*The request*. Begin with the first line of the listing and quote every line through the one containing "import numpy as np"; give only those lines.

*Provided material*.
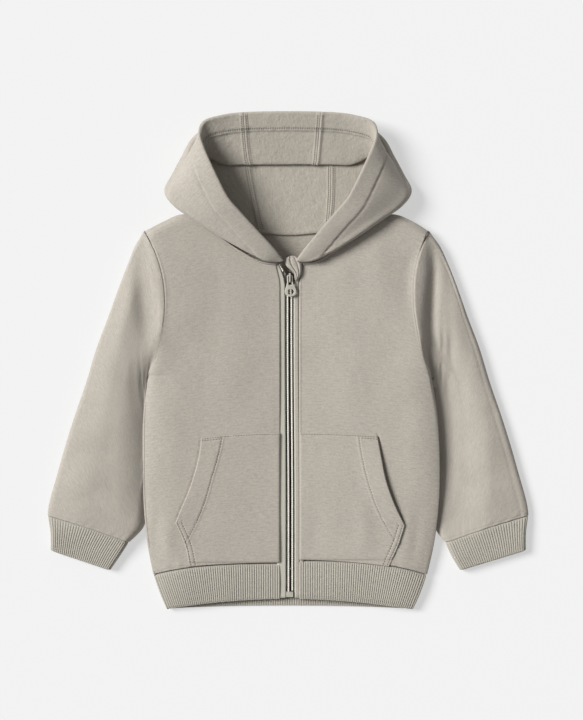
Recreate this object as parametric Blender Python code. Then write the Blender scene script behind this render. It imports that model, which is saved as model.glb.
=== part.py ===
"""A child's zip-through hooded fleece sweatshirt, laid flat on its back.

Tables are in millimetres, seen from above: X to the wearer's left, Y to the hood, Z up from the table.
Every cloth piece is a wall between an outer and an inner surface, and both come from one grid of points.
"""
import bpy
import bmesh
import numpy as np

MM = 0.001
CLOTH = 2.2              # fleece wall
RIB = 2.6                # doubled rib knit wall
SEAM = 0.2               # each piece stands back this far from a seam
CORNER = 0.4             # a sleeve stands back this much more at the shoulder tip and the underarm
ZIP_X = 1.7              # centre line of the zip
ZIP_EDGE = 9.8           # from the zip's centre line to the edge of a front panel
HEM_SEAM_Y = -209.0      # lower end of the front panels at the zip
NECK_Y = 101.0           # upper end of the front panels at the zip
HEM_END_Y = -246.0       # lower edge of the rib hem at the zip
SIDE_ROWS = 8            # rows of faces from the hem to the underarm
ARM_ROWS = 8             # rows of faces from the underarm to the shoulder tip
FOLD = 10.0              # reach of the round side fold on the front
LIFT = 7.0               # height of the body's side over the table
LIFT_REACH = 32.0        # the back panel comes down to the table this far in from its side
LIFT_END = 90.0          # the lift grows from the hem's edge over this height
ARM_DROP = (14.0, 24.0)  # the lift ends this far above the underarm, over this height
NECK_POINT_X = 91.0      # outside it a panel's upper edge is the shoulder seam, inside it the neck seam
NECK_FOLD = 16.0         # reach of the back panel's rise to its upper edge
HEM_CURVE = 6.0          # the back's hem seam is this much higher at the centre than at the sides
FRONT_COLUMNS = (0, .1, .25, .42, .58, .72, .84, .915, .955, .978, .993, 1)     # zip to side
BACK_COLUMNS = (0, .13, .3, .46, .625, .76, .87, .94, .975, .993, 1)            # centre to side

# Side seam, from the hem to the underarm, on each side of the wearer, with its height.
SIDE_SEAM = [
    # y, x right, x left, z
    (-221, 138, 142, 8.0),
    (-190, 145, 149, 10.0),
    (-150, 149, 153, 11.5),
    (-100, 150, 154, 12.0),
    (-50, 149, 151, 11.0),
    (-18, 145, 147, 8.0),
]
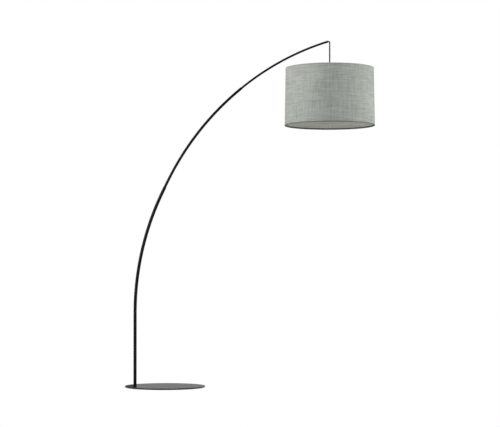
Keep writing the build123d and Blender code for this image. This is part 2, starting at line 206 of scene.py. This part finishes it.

*Written response*.
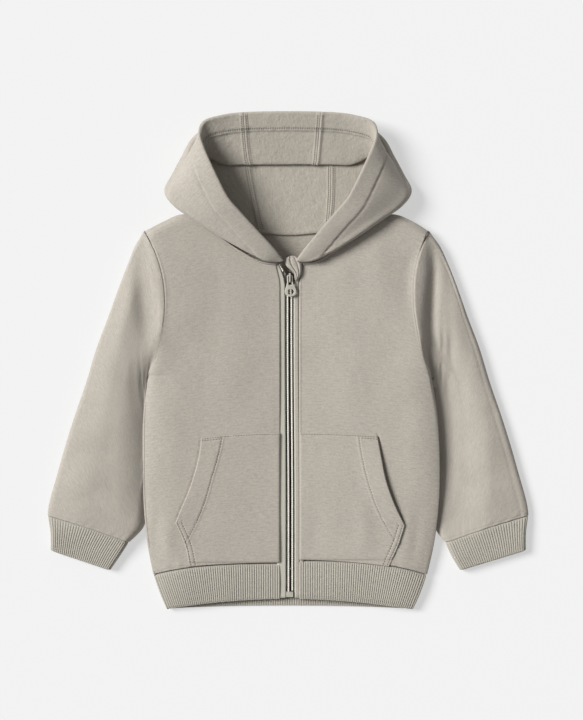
Recreate this object as parametric Blender Python code. Then write the Blender scene script behind this render. It imports that model, which is saved as model.glb.
=== part.py ===
"""A child's zip-through hooded fleece sweatshirt, laid flat on its back.

Tables are in millimetres, seen from above: X to the wearer's left, Y to the hood, Z up from the table.
Every cloth piece is a wall between an outer and an inner surface, and both come from one grid of points.
"""
import bpy
import bmesh
import numpy as np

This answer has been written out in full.